Just one last killer fact about the dubious American healthcare system (to which the Obama reforms will in practice make little difference). According to a reputable study published in the American Journal of Medicine, 61% of bankruptcies in the US are caused by the costs of healthcare. I repeat: 61 per cent: it is simply insane. And these people have the infernal gall to equate our system with Soviet Communism (which incidentally had no public healthcare system at all). The abstract of the study is as follows:

BACKGROUND: Our 2001 study in 5 states found that medical problems contributed to at least 46.2% of all bankruptcies. Since then, health costs and the numbers of un- and underinsured have increased, and bankruptcy laws have tightened.

METHODS: We surveyed a random national sample of 2,314 bankruptcy filers in 2007, abstracted their court records, and interviewed 1,032 of them. We designated bankruptcies as “medical” based on debtors’ stated reasons for filing, income loss due to illness, and the magnitude of their medical debts.

RESULTS: Using a conservative definition, 62.1% of all bankruptcies in 2007 were medical; 92% of these medical debtors had medical debts over $5,000, or 10% of pretax family income. The rest met criteria for medical bankruptcy because they had lost significant income due to illness or mortgaged a home to pay medical bills. Most medical debtors were well educated, owned homes, and had middle-class occupations. Three quarters had health insurance. Using identical definitions in 2001 and 2007, the share of bankruptcies attributable to medical problems rose by 49.6%. In logistic regression analysis controlling for demographic factors, the odds that a bankruptcy had a medical cause was 2.38-fold higher in 2007 than in 2001.

CONCLUSIONS: Illness and medical bills contribute to a large and increasing share of US bankruptcies.

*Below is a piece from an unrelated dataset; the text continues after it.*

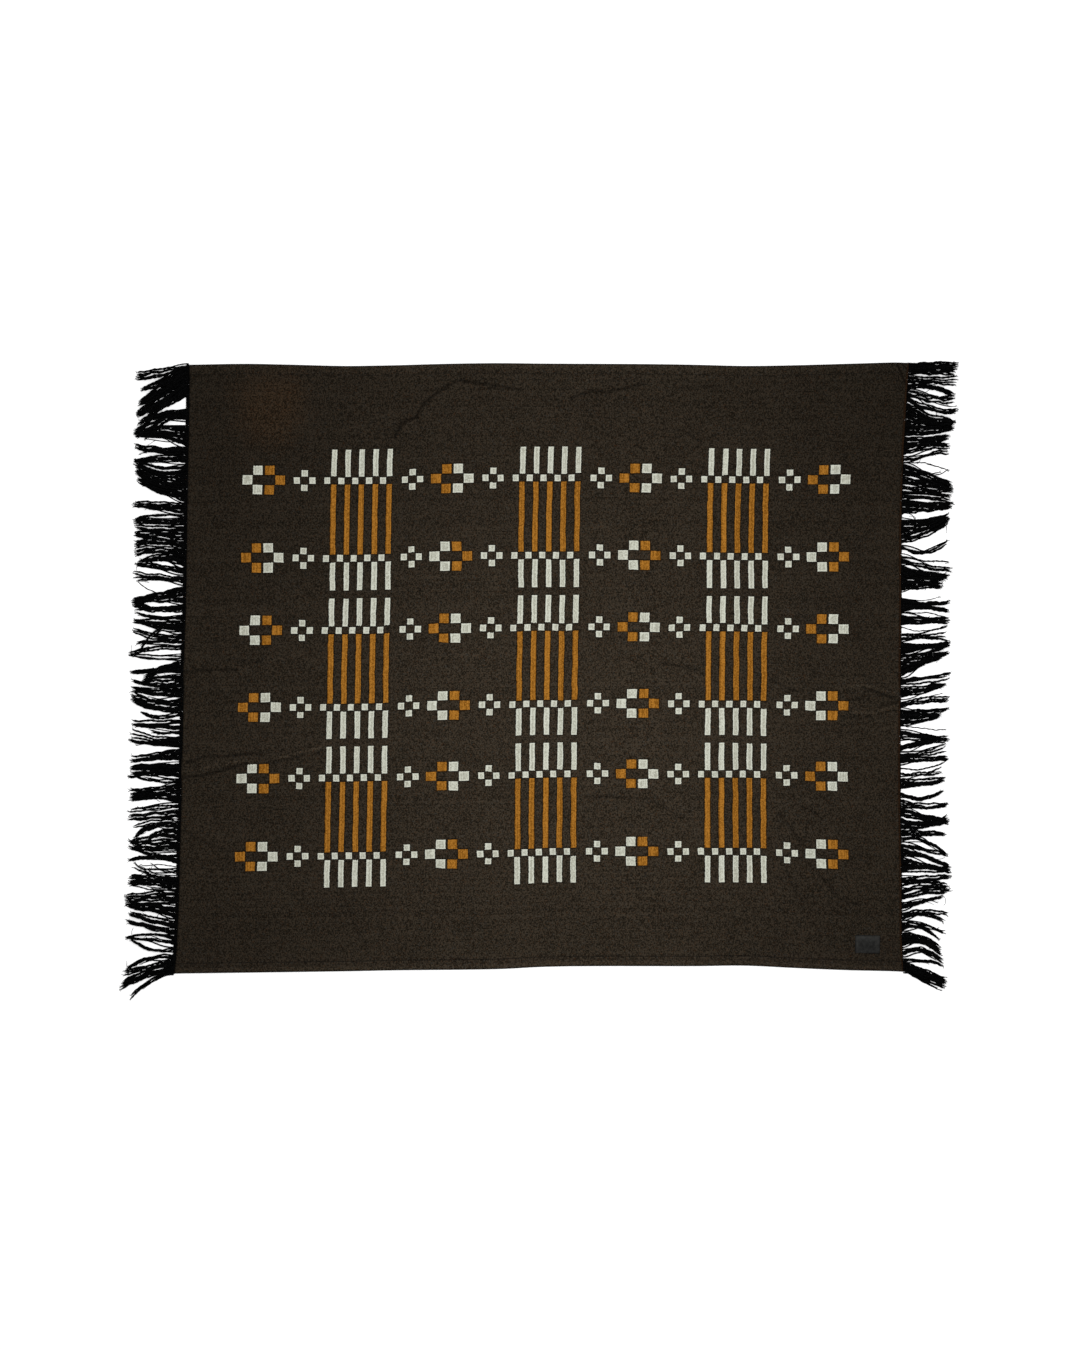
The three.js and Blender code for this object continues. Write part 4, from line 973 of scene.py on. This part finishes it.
class Signal:
    """A number that varies over a surface. Working with signals adds shader nodes."""

    def __init__(self, tree, socket):
        self.tree = tree
        self.socket = socket

    def calc(self, operation, *others):
        node = self.tree.nodes.new("ShaderNodeMath")
        node.operation = operation
        for place, value in enumerate((self, *others)):
            feed(self.tree, value, node.inputs[place])
        return Signal(self.tree, node.outputs[0])

    def vector(self, operation, other):
        node = self.tree.nodes.new("ShaderNodeVectorMath")
        node.operation = operation
        feed(self.tree, self, node.inputs[0])
        feed(self.tree, other, node.inputs[1])
        result = "Value" if operation in ("DOT_PRODUCT", "DISTANCE") else "Vector"
        return Signal(self.tree, node.outputs[result])

    def __add__(self, other):
        return self.calc("ADD", other)

    def __sub__(self, other):
        return self.calc("SUBTRACT", other)

    def __mul__(self, other):
        return self.calc("MULTIPLY", other)

    def __abs__(self):
        return self.calc("ABSOLUTE")

    def low(self, other):
        return self.calc("MINIMUM", other)

    def high(self, other):
        return self.calc("MAXIMUM", other)

    def below(self, edge):
        return self.calc("LESS_THAN", edge)

    def above(self, edge):
        return self.calc("GREATER_THAN", edge)

    def floor(self):
        return self.calc("FLOOR")

    def fraction(self):
        return self.calc("FRACT")

    def repeat(self, period):
        return self.calc("FLOORED_MODULO", period)

    def centred(self, period):
        return self.calc("WRAP", period / 2, -period / 2)

    def ramp(self, start, end, low=0, high=1):
        node = self.tree.nodes.new("ShaderNodeMapRange")
        node.interpolation_type = "SMOOTHSTEP"
        feed(self.tree, self, node.inputs["Value"])
        for name, value in (("From Min", start), ("From Max", end), ("To Min", low), ("To Max", high)):
            node.inputs[name].default_value = value
        return Signal(self.tree, node.outputs["Result"])


def feed(tree, value, socket):
    """Links a signal to a socket, or sets a plain value on it."""
    if isinstance(value, Signal):
        tree.links.new(value.socket, socket)
    else:
        socket.default_value = value


def new_material(name):
    """A material with one shader, ready for its colour."""
    material = bpy.data.materials.new(name)
    material.use_nodes = True
    tree = material.node_tree
    tree.nodes.clear()
    shader = tree.nodes.new("ShaderNodeBsdfPrincipled")
    output = tree.nodes.new("ShaderNodeOutputMaterial")
    tree.links.new(shader.outputs["BSDF"], output.inputs["Surface"])
    return material, tree, shader


def mix(tree, share, first, second, blend="MIX"):
    """Mixes two colours by a share, which may be a signal."""
    node = tree.nodes.new("ShaderNodeMix")
    node.data_type = "RGBA"
    node.blend_type = blend
    feed(tree, share, node.inputs["Factor"])
    for value, socket in ((first, node.inputs[6]), (second, node.inputs[7])):
        feed(tree, value, socket)
    return Signal(tree, node.outputs[2])


def dress(tree, shader, colour, roughness, specular):
    """Gives a shader its colour, and how rough and how shiny it is."""
    tree.links.new(colour.socket, shader.inputs["Base Color"])
    shader.inputs["Roughness"].default_value = roughness
    shader.inputs["Specular IOR Level"].default_value = specular


def first_two(tree, socket):
    """The first two parts of a vector."""
    node = tree.nodes.new("ShaderNodeSeparateXYZ")
    tree.links.new(socket, node.inputs[0])
    return Signal(tree, node.outputs["X"]), Signal(tree, node.outputs["Y"])


def uv_pair(tree, name):
    """The two values of a UV map."""
    source = tree.nodes.new("ShaderNodeUVMap")
    source.uv_map = name
    return first_two(tree, source.outputs["UV"])


def vector(tree, x, y, z=0):
    """Joins signals or plain values into a vector."""
    node = tree.nodes.new("ShaderNodeCombineXYZ")
    for value, socket in zip((x, y, z), node.inputs):
        feed(tree, value, socket)
    return Signal(tree, node.outputs[0])


def position(tree):
    """The place on the object, in metres."""
    node = tree.nodes.new("ShaderNodeTexCoord")
    return Signal(tree, node.outputs["Object"])


def noise(tree, place, feature, detail=2.0, roughness=0.55):
    """Soft random clouds about a feature's size across, in metres where place is a position."""
    node = tree.nodes.new("ShaderNodeTexNoise")
    feed(tree, place, node.inputs["Vector"])
    node.inputs["Scale"].default_value = 1 / feature
    node.inputs["Detail"].default_value = detail
    node.inputs["Roughness"].default_value = roughness
    return Signal(tree, node.outputs["Fac"])


def dice(tree, place):
    """One random number for each whole-numbered place."""
    node = tree.nodes.new("ShaderNodeTexWhiteNoise")
    node.noise_dimensions = "3D"
    feed(tree, place, node.inputs["Vector"])
    return Signal(tree, node.outputs["Value"])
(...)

I have personal reasons to feel strongly about the NHS. It’s quite simple: due to complications deriving from the fact that I am a type two diabetic, I need an appointment with specialist podiatrists every two weeks, and I am on six different kinds of medication. These keep my condition under control but they would be beyond my means. In America I would by now be bankrupt, very ill or dead. Sorry Mr Santorum: you’re just wrong about the NHS. Your system is more expensive than ours and it just doesn’t work for a large proportion of the US population. If I were an American, I might well still vote for you (my ideal American candidate probably doesn’t exist). But the more I look at the American political system, the more profoundly grateful I am to be a British subject.

Post-script

This has nothing to do with US politics, but with a piece I wrote a week or two ago about the CTS edition of the new missal. I have a correction, made necessary by the fact that I was writing before I had had chance to get really familiar with this splendid volume. I wrote that “It would have been nice to have some of the old prayers of preparation and thanksgiving printed at the beginning and end of the missal; but one can simply carry on doing what one has always done, one doesn’t need to be spoon-fed.” Well, these prayers (exactly the ones I was thinking about; St Thomas, St Ambrose, St Clement etc) are indeed given, in both English and Latin, not at the beginning and end of the missal itself, but before (p508) and after (p673) the order of Mass. More logical, really, though not quite so easy to find. Sorry about that: still, it gives me another opportunity to encourage you to go and get your copy if you haven’t already.